Evaluate all configured gates against the provided metrics.

Parameters:

Name Type Description Default
metrics Dict[str, Any]

Model metrics dict from :meth:UbunyeModel.train.

required
metadata Optional[Dict[str, Any]]

Optional model metadata dict from :meth:UbunyeModel.metadata.

None

Returns:

Type Description
List[GateResult]

List of :class:GateResult — one per configured gate.

List[GateResult]

Promotion is allowed only if all results have passed=True.

failed_gates

failed_gates(metrics, metadata=None)

Return only the gates that did not pass.

ubunye.models.gates.GateResult dataclass

Result of evaluating a single promotion gate.


Lineage

ubunye.lineage.recorder.LineageRecorder

Monitor plugin that persists run lineage as structured JSON.

Parameters

store: Backend type — "filesystem" (default) or "s3" (stub). base_dir: Root directory for the FileSystemLineageStore. sample_fraction: Fraction of rows sampled when hashing DataFrames (0 < value ≤ 1).

task_end

task_end(*, context, config, outputs, status, duration_sec)

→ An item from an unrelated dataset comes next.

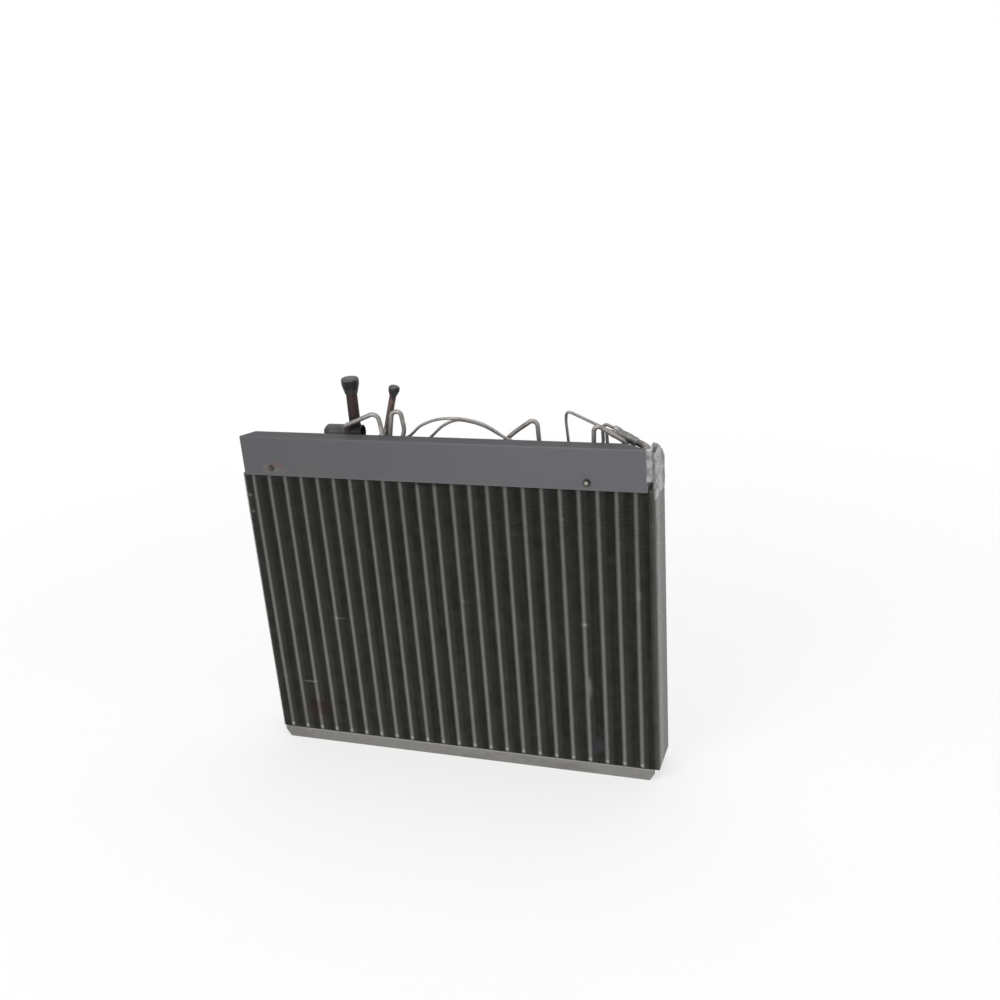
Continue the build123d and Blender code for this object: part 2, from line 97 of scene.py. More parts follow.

Update the run record with final status, duration, and step hashes.

task_start

task_start(*, context, config)

Create a "running" lineage record and persist it immediately.

ubunye.lineage.context.RunContext dataclass

Full lineage record for one task execution.

ubunye.lineage.storage.FileSystemLineageStore

Bases: LineageStore

Stores lineage records as JSON files in a local directory tree.

Layout::

{base_dir}/{usecase}/{package}/{task_name}/{run_id}.json

Plugins — Readers

ubunye.plugins.readers.rest_api.RestApiReader

Bases: Reader

Read a Spark DataFrame from a REST API endpoint.

Handles pagination (offset, cursor, next_link), authentication (bearer, api_key, basic), rate limiting, and retry with exponential backoff.

read

read(cfg, backend)

Fetch all pages from the API and return a Spark DataFrame.

Parameters

cfg : dict Reader configuration. Required key: url. See module docstring for full reference. backend : SparkBackend Ubunye Spark backend exposing .spark.

Returns

pyspark.sql.DataFrame


Plugins — Writers

ubunye.plugins.writers.rest_api.RestApiWriter

Bases: Writer

Write a Spark DataFrame to a REST API endpoint in JSON batches.

Iterates over DataFrame rows, groups them into batches of batch_size, and POSTs each batch as {"records": [...]}. Tracks and logs success/ failure counts per batch.

write

write(df, cfg, _backend)

POST DataFrame rows to a REST endpoint in batches.

Parameters

df : pyspark.sql.DataFrame Source DataFrame. cfg : dict Writer configuration. Required key: url. See module docstring for full reference. backend : SparkBackend Ubunye Spark backend (passed for interface consistency; not used directly).

Raises

ValueError if url is missing from cfg.


Plugins — Transforms

ubunye.plugins.transforms.model_transform.ModelTransform

Bases: Transform

Transform plugin for ML operations (train / predict).

Implements :class:ubunye.core.interfaces.Transform so it plugs into the existing engine dispatch with zero changes to the core runtime.

apply

apply(inputs, cfg, backend)

Dispatch to train or predict based on cfg["action"].

Parameters:

Name Type Description Default
inputs Dict[str, Any]

Named DataFrames from the read phase.

required
cfg dict

Transform params from config.yaml (the params sub-dict).

required
backend Backend

Active engine backend (provides Spark session if needed).

required

Returns:

Type Description
Dict[str, Any]

Dict of named outputs. For train: {"model_metrics": dict}.

Dict[str, Any]

For predict: {"predictions": DataFrame}.


Internal ML wrappers

Note

These are internal wrappers used by Ubunye's own sklearn/Spark ML adapters. User-defined models should implement UbunyeModel, not these classes.

ubunye.plugins.ml.base.BaseModel

Bases: HasSchema, ABC

Framework-agnostic estimator interface.

Subclasses must implement
  • _fit_core(X, y)
  • _predict_core(X) -> y_pred (and optionally probabilities)
  • _save_core(path)
  • _load_core(path)
  • params property (read-only view)

params property

params

Model hyperparameters (read-only view).

fit

fit(X, y=None)

Fit the model; X can be Spark DF, pandas DF, numpy array, etc.

load

load(path)

Load model and metadata from path.

metrics

metrics()

Optional: training/validation metrics (subclasses may override).

predict

predict(X, proba=False)

Predict on inputs; returns labels or (labels, probabilities) if proba=True.

save

save(path)

Persist model and metadata to a directory path.

ubunye.plugins.ml.sklearn.SklearnModel

Bases: BaseModel

Wrap any sklearn estimator with a unified Ubunye interface.

ubunye.plugins.ml.pysparkml.SparkMLModel

Bases: BaseModel

Wrap a Spark ML Estimator or loaded PipelineModel.